Te z par, które swój ślub organizują za granicą i wybierają się do ciepłych krajów, mogą być narażone na silne promieniowanie słoneczne. Uważać na nie muszą zwłaszcza osoby, które dopiero przyleciały z Polski i mają bardzo wrażliwą skórę. Dlatego powinny one pamiętać o kremie z filtrem. Ważne jest także regularne nawadnianie się. By w pełni cieszyć się Wielkim Dniem, warto również wejść w urlopowy nastrój i w pełni się zrelaksować. Zwłaszcza, że sprzyja temu nie tylko okazja, ale i klimat.
Organizacja ślubu za granicą, także zimą, nie jest trudna, istnieje jednak kilka kwestii, o których należy pamiętać. Gdy para wybierze już miejsce, powinna zarezerwować termin, a następnie wykupić bilety na lot. Jeśli w uroczystości ma wziąć udział rodzina i znajomi, trzeba pomyśleć również o transporcie dla gości. Warto przypomnieć im także o strojach pasujących do pogody w miejscu ślubu, zwłaszcza, gdy jest to jeden z ciepłych krajów.
Niezależnie od pory roku, w której organizuje się ślub za granicą, nie można zapomnieć o dostarczeniu do miejscowego urzędu wymaganych dokumentów takich jak np. akty urodzenia. Należy pamiętać, by w dzień ślubu mieć ze sobą ich oryginały. Kolejnym krokiem jest doprecyzowanie szczegółów uroczystości – podjęcie decyzji co do dekoracji czy muzyki. Jeśli narzeczeni organizują ślub we współpracy z agencją, podstawą jest rozmowa z koordynatorem, który m.in. zajmie się formalnościami. Po ceremonii zaślubin i powrocie do kraju nie można zapomnieć o prostej formalności – transkrypcji aktu ślubu, czyli wpisaniu go do polskich ksiąg. Bez rejestracji w urzędzie ślub nie będzie ważny w Polsce.

Ślub za granicą. Dlaczego warto?

Wbrew temu, co jeszcze niedawno było powszechną opinią, świętowanie Wielkiego Dnia poza Polską nie jest zarezerwowane jedynie dla celebrytów. Nie jest też przedsięwzięciem niezwykle drogim, wręcz przeciwnie – ślub za granicą generuje mniejsze koszty niż tradycyjne wesele w kraju. Co ważne, w większości państw formalności można załatwić w ciągu dwóch tygodni, a cały proces organizacji trwa zwykle do trzech miesięcy.
– Narzeczeni wybierają ślub za granicą także ze względu na dużą wolność, którą daje im ta opcja – mówi Victoria Iwanowska, która od 17 lat organizuje śluby poza Polską. – Mogą wybrać idealne dla siebie miejsce i czas.
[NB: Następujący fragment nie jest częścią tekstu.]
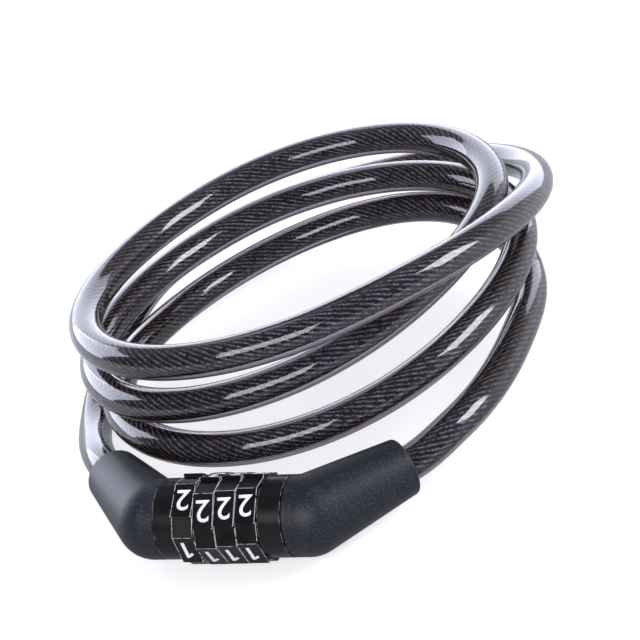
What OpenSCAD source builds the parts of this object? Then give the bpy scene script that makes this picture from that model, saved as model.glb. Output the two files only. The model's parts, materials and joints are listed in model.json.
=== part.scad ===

Ponadto, mają piękne zdjęcia i wspomnienia na całe życie. Taki ślub to naprawdę „ich dzień”. Dla wielu par jest to spełnienie marzeń – przeżycie najważniejszej w życiu uroczystości na własnych zasadach, odrzucenie krępującej ich tradycji czy po prostu zrobienie czegoś innego niż wszyscy znajomi i przyjaciele – dodaje ekspertka.
Czy pośród śnieżnych zasp, czy z gorącym piaskiem pod stopami – ślub w zimie jest odpowiednim rozwiązaniem dla wszystkich tych, którzy nie chcą czekać aż do Polski znów zawita lato. Warto więc jeszcze raz otworzyć kalendarz i wziąć pod uwagę także najbliższe miesiące.